Tout semble donc réussir au-delà même des espérances d’Alfieri : le monument qu’il a élevé à son orgueilleuse passion est inauguré, pour ainsi dire, au milieu des respects de l’Europe ; la légende s’accrédite, confirmée par des témoignages illustres ; la présence de Chateaubriand auprès du cercueil du poète est elle-même un poétique épisode ajouté à tant d’autres, une consécration nouvelle de ce merveilleux roman.
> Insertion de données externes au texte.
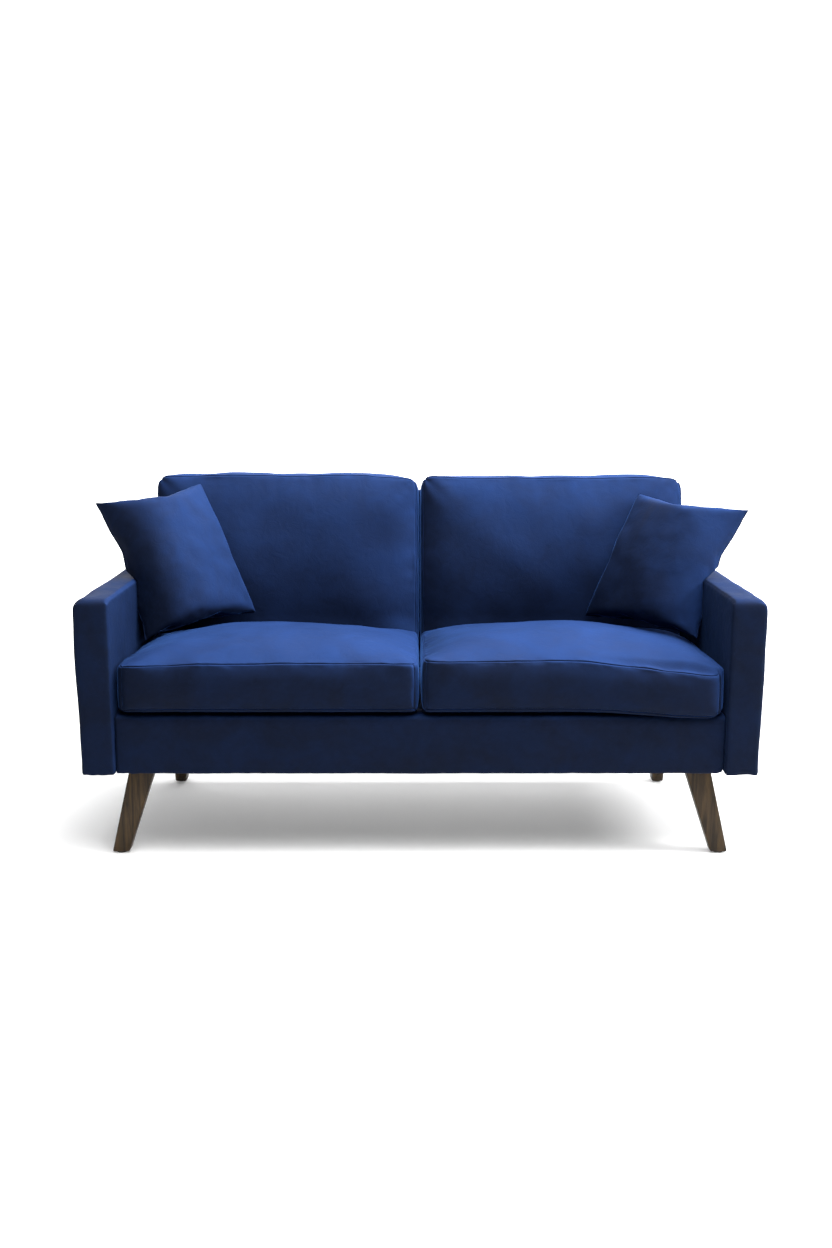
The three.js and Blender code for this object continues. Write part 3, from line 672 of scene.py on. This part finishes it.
def makeBackCushion(side):
    sign, style, own = sides[side], backStyle, backStyle[side]
    recline = math.radians(style["recline"])
    low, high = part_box(f"back_cushion_{side}_cover")
    width, thickness, cadEdge = high.x - low.x, style["thickness"], style["cadEdge"]
    sine, cosine = math.sin(recline), math.cos(recline)
    standY = low.y - cadEdge * (cosine + sine - 1)
    standZ = low.z + (thickness - cadEdge) * sine + cadEdge * (1 - cosine)
    height = (high.z - standZ - cadEdge + cadEdge * sine) / cosine + cadEdge
    start, end = (0.0, 0.0, 0.0), (width, thickness, height)
    corner, edge = style["corner"], style["edge"]
    cushion = cutBlock(f"backCushion_{side}", start, end, (corner, edge, corner), style["spacing"])
    points = readPoints(cushion)
    seam = seamDistance(points, start, end, 1)
    setValues(cushion, "seam", seam)
    points = roundAll(points, start, end, edge)
    for signs in ((-1, -1), (-1, 1), (1, -1), (1, 1)):
        points = roundEdge(points, start, end, (0, 2), signs, corner)
    across = np.clip(points[:, 0] / width * 2 - 1, -1, 1)
    up = np.clip(points[:, 2] / height, 0, 1)
    belly = (1 - across ** 4) * (1 - (2 * up - 1) ** 4)
    points[:, 1] -= style["belly"] * belly * (1 - points[:, 1] / thickness)
    tuck = style["tuck"] * np.clip((0.6 - up) / 0.35, 0, 1) ** 2  # the front falls back near the seat
    points[:, 1] += tuck * (1 - points[:, 1] / thickness)
    writePoints(cushion, points)
    hold = np.where(points[:, 1] > thickness - 0.003, 1.0, 0.0)
    hold = hold + style["seamHold"] * nearZero(seam, style["seamReach"])
    hold = hold + np.where(points[:, 2] < 0.003, style["footHold"], 0.0)
    swell(cushion, hold, style["pressure"], style["cap"])
    refine(cushion, 2)
    sewSeams(cushion, *style["seam"], own["seed"])
    points = readPoints(cushion)
    across = np.clip(points[:, 0] / width * 2 - 1, -1, 1)
    up = np.clip(points[:, 2] / height, 0, 1)
    points[:, 2] += up ** 2 * (own["rise"] - own["sag"] * np.abs(across) ** 3)
    rise, size = style["topWave"]
    points[:, 2] += up ** 6 * rise * unevenness(points, size, own["seed"])
    rise, size = style["frontWave"]
    points[:, 1] += rise * unevenness(points, size, own["seed"] + 2) * (1 - points[:, 1] / thickness)
    outer = smoothStep(points[:, 2], 0.3, 0.36) * style["outerBulge"]  # free of the arm above its top
    inner = smoothStep(points[:, 2], 0.0, 0.1) * style["gapBulge"]
    least, most = (outer, inner) if sign < 0 else (inner, outer)
    points[:, 0] = softLimit(points[:, 0], width - style["clearance"] + most)
    points[:, 0] = -softLimit(-points[:, 0], least - style["clearance"])
    points[:, 1] = np.minimum(points[:, 1], thickness)
    points[:, 2] = np.maximum(points[:, 2], 0)
    writePoints(cushion, points)
    stand = Matrix.Translation((low.x, standY, standZ))
    moveMesh(cushion, stand @ Matrix.Rotation(-recline, 4, "X"))
    nodes = [f"back_cushion_{side}_{part}" for part in ("cover", "fill")]
    dress(cushion, backVelvet, f"back_cushion_{side}", "cushion_velvet", *nodes)
    return cushion


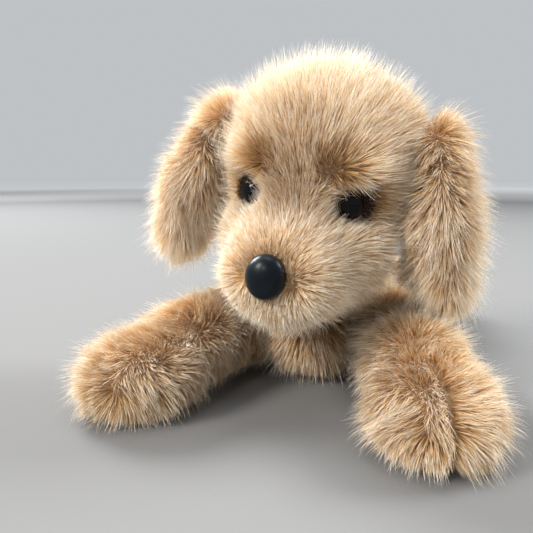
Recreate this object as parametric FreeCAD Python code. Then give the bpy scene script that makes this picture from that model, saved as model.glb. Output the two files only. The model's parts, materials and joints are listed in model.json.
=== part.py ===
import FreeCAD, Part
import os
from math import atan, cos, degrees, radians, sin, tan

# Plush puppy lying on its belly, in millimetres. +Z is up, the puppy faces -Y and its left side is +X.
# The skins are fur fabric: a thin backing with a deep pile, so a skin's outer face is the face of the pile.
# Everything is laid out from a point on the ground under the front of the chest, and centred at the end.

SKIN = 9.0  # fur fabric, backing and pile together
BACKING = 1.2  # the woven backing alone
SLIP = 0.5  # gap between two parts of the toy that move on each other
SNUG = 0.3  # gap between a filling and the skin around it
BIG = 400.0  # half of a block that is larger than the toy
QUARTER_TURN = 90.0
SIDES = (("left", 1), ("right", -1))

# Torso: chest, barrel, haunches and breast, each an egg (centre x, forward, up; half sizes x, forward, up).
CHEST = ((0, -75, 50), (66, 62, 56))
BARREL = ((0, -122, 46), (63, 75, 54))
HAUNCH = ((0, -172, 48), (71, 49, 54))
BREAST = ((0, -33, 36), (36, 44, 44))
BELLY_PANEL_TOP = 12.0
BELLY_BAG = ((0, -108, 30), (30, 34, 14))
CLOSING_SEAM_START = -90.0  # forward of the layout point
CLOSING_SEAM_LENGTH = 70.0
THREAD = 1.2
LABEL = (1.0, 16.0, 22.0)  # thickness, width along the body, length out of the seam

# Neck: one ball that the head and the torso both seat on.
NECK_CENTRE = (6, -8, 108)
NECK_RADIUS = 50.0
NECK_BAND = 36.0  # half height of the fur collar round the ball

# Head, measured from the neck's centre, upright and facing forward.
SKULL = ((0, 23, 70), (74, 76, 78))
CHEEKS = ((0, 46, 15), (66, 56, 53))
MUZZLE = ((0, 80, -3), (51, 50, 41))
HEAD_TURN = -3.0  # degrees, towards the puppy's right
HEAD_TILT = 7.0  # degrees, top of the head towards the puppy's left
GUSSET_HALF_WIDTH = 24.0
CHIN_TOP = -4.0

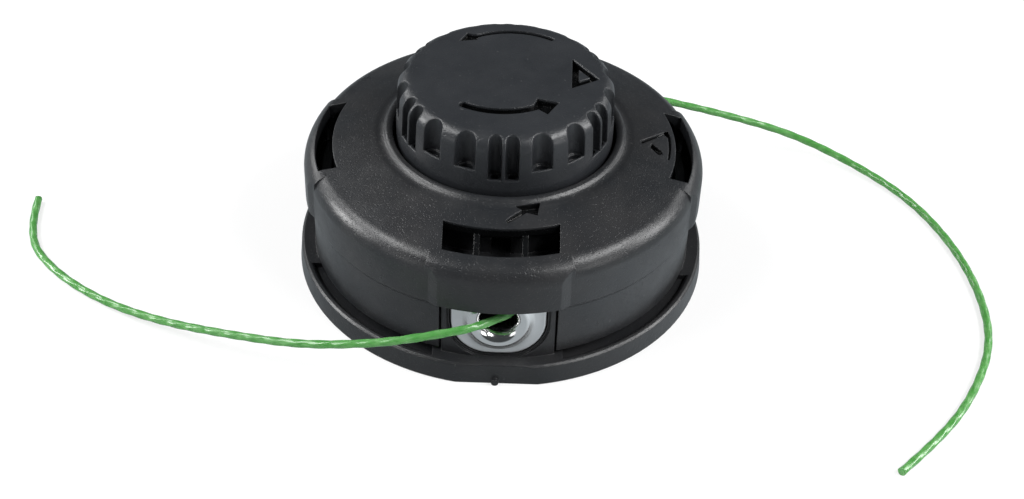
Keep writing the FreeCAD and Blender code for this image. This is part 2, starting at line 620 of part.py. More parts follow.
def make_drive_nut():
    """The steel nut: a hexagon head on a plain bush, bored for the left-hand thread."""
    bush = Part.makeCylinder(NUT_BUSH_R, NUT_HEAD_Z - HUB_FOOT_Z, V(0, 0, HUB_FOOT_Z))
    corner = nut_corner(NUT_AF)
    head = hexagon(NUT_AF, NUT_HEAD_Z, NUT_TOP_Z).common(turned([
        (0, HUB_FOOT_Z, 0), (corner + NUT_CHAMFER, HUB_FOOT_Z, 0),
        (corner + NUT_CHAMFER, NUT_TOP_Z - NUT_CHAMFER, 0), (NUT_AF / 2, NUT_TOP_Z, 0), (0, NUT_TOP_Z, 0)]))
    mouth = Part.makeCone(THREAD_R + NUT_CHAMFER, THREAD_R, NUT_CHAMFER, V(0, 0, HUB_FOOT_Z))
    bore = Part.makeCylinder(THREAD_R, NUT_TOP_Z)
    return bush.fuse(head).cut([bore, mouth])


def make_retaining_ring():
    """The split spring ring that keeps the nut in its socket."""
    ring = tube(RING_IN_R, RING_OUT_R, NUT_TOP_Z, NUT_TOP_Z + RING_T)
    reach = 2 * RING_OUT_R
    gap = prism([(0, 0), polar(reach, 180 - RING_GAP_ANGLE / 2), polar(reach, 180 + RING_GAP_ANGLE / 2)],
                NUT_TOP_Z, NUT_TOP_Z + RING_T)
    return ring.cut(gap)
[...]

Qui donc rétablira la vérité ? Qui donnera une conclusion morale à cette histoire ? Qui montrera enfin que la justice a eu son heure, et que les lois de la conscience ne sauraient avoir tort ? Ce sera, ô néant de l’orgueil ! ce sera celle-là même qui disait : « Je ne peux plus vivre, je voudrais mourir, le monde est devenu pour moi un horrible désert. » Si Mme d’Albany était morte la même année que son amant, le monde eût été dupe des ambitieuses paroles du poète, et il manquerait à notre histoire cette dernière partie qui en fait un tout si complet, un ensemble si régulier et si dramatiquement instructif. La punition d’Alfieri, je l’ai annoncé déjà, et l’instant est venu de le montrer, c’est le démenti infligé à ses prétentions orgueilleuses par la personne qu’il avait, malgré ses fautes, placée sur un autel et encensée comme un être divin. Il a bravé les lois de la destinée humaine en s’attribuant avec emphase une félicité impossible. Que va devenir maintenant cette glorification ? que va devenir ce monument de l’amour coupable, élevé avec une complaisance si présomptueuse, salué par des acclamations si enthousiastes. Comment croire, en un mot, à cette sérénité parfaite, à cette sécurité miraculeuse de sa béatitude, quand on voit la comtesse d’Albany, presque au lendemain de sa mort, lui donner si vite un successeur ?


SAINT-RENE TAILLANDIER.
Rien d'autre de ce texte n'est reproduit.